##### Available data #####

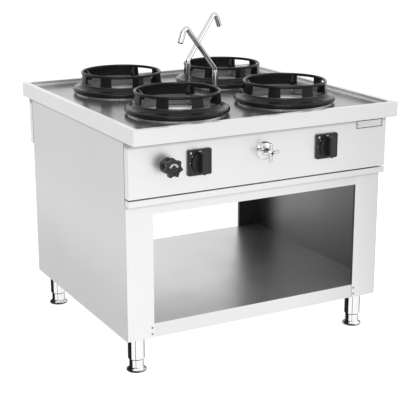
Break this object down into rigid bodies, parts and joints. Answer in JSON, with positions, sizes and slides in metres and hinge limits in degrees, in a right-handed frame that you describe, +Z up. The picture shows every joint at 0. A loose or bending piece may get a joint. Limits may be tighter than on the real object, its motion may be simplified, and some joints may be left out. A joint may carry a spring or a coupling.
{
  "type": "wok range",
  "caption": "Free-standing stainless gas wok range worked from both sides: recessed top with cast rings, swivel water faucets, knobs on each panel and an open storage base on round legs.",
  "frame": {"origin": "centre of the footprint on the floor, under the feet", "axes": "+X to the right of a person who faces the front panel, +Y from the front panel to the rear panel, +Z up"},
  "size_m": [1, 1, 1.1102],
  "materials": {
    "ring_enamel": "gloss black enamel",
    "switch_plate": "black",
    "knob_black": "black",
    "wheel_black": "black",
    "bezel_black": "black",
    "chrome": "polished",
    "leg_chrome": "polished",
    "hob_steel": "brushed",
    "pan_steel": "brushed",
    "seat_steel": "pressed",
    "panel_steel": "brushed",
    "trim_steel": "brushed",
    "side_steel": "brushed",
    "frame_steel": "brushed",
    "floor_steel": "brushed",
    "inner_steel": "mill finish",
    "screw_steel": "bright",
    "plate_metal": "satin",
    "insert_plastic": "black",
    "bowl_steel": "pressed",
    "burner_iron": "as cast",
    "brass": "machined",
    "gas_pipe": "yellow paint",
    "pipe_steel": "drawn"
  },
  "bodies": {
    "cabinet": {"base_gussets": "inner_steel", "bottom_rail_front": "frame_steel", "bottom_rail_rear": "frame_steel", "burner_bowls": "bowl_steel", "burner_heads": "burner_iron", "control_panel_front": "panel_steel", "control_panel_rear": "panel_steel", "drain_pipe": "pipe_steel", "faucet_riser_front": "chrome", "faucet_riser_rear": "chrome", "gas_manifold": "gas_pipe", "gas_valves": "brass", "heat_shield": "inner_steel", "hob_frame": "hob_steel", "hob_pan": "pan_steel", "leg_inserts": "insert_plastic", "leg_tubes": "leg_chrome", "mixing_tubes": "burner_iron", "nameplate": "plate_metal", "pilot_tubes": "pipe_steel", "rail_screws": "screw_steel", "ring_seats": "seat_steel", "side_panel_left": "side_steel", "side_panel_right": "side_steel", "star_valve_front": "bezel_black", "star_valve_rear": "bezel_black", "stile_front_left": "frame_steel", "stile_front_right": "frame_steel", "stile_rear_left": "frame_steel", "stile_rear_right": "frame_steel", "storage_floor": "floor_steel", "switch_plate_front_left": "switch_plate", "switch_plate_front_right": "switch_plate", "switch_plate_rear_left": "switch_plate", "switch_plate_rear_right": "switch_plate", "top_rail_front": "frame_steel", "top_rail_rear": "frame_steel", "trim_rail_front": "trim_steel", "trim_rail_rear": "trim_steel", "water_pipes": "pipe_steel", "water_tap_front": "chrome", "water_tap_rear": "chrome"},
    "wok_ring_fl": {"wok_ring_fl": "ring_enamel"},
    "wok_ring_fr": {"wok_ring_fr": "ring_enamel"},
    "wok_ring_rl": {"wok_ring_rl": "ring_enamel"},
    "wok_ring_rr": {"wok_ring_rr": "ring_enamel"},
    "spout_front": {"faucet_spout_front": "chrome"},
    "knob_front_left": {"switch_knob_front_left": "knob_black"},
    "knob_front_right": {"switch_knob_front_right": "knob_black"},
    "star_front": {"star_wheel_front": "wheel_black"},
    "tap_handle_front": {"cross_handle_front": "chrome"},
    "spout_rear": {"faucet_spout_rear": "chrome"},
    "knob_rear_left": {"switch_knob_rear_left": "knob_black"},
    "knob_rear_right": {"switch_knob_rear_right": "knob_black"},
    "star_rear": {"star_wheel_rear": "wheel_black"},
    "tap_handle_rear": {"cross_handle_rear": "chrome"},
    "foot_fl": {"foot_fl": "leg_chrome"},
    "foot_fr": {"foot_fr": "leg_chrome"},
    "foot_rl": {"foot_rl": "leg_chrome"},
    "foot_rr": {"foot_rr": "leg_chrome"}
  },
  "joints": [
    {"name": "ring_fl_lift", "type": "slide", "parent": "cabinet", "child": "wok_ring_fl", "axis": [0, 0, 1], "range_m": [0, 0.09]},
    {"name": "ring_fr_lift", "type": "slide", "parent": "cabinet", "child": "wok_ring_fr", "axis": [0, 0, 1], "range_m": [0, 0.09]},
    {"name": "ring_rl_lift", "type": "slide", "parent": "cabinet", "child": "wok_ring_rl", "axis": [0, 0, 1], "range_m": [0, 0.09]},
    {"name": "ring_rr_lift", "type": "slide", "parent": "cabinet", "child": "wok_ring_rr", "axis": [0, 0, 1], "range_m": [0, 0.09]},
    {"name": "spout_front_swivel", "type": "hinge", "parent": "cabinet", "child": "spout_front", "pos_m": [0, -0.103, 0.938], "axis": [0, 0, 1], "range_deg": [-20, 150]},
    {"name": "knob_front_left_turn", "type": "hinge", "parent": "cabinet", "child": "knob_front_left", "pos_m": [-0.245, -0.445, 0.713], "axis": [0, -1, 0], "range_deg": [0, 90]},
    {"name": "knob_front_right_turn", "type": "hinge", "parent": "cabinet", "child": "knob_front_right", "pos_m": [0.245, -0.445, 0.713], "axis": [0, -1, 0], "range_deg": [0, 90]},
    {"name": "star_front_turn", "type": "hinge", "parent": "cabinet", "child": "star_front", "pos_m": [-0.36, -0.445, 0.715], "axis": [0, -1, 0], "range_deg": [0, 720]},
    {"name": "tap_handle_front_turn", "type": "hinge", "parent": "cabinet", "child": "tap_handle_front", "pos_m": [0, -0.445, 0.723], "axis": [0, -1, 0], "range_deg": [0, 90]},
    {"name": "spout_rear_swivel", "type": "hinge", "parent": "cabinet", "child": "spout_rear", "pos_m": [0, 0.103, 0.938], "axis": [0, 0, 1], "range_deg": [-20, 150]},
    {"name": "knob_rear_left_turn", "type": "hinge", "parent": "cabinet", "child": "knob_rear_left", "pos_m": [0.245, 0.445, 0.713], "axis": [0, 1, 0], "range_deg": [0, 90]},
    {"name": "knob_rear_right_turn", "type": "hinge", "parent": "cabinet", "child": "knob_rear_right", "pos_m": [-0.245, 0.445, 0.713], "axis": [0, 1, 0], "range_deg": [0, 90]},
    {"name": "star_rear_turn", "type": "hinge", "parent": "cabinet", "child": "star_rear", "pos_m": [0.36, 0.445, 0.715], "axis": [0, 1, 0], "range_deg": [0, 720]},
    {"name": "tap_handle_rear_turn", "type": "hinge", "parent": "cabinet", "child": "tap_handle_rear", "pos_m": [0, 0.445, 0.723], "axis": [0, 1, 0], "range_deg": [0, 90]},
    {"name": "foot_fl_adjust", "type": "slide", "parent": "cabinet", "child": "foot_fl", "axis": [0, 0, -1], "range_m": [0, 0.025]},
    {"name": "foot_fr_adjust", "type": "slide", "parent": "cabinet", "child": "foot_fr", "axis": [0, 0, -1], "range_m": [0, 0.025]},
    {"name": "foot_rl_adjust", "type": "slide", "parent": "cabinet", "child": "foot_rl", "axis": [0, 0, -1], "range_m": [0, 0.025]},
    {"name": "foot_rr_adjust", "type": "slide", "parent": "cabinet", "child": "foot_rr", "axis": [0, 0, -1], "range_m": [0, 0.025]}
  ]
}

#####

Pick out and copy the lines of the material that include the word "joints".

Break this object down into rigid bodies, parts and joints. Answer in JSON, with positions, sizes and slides in metres and hinge limits in degrees, in a right-handed frame that you describe, +Z up. The picture shows every joint at 0. A loose or bending piece may get a joint. Limits may be tighter than on the real object, its motion may be simplified, and some joints may be left out. A joint may carry a spring or a coupling.
  "joints": [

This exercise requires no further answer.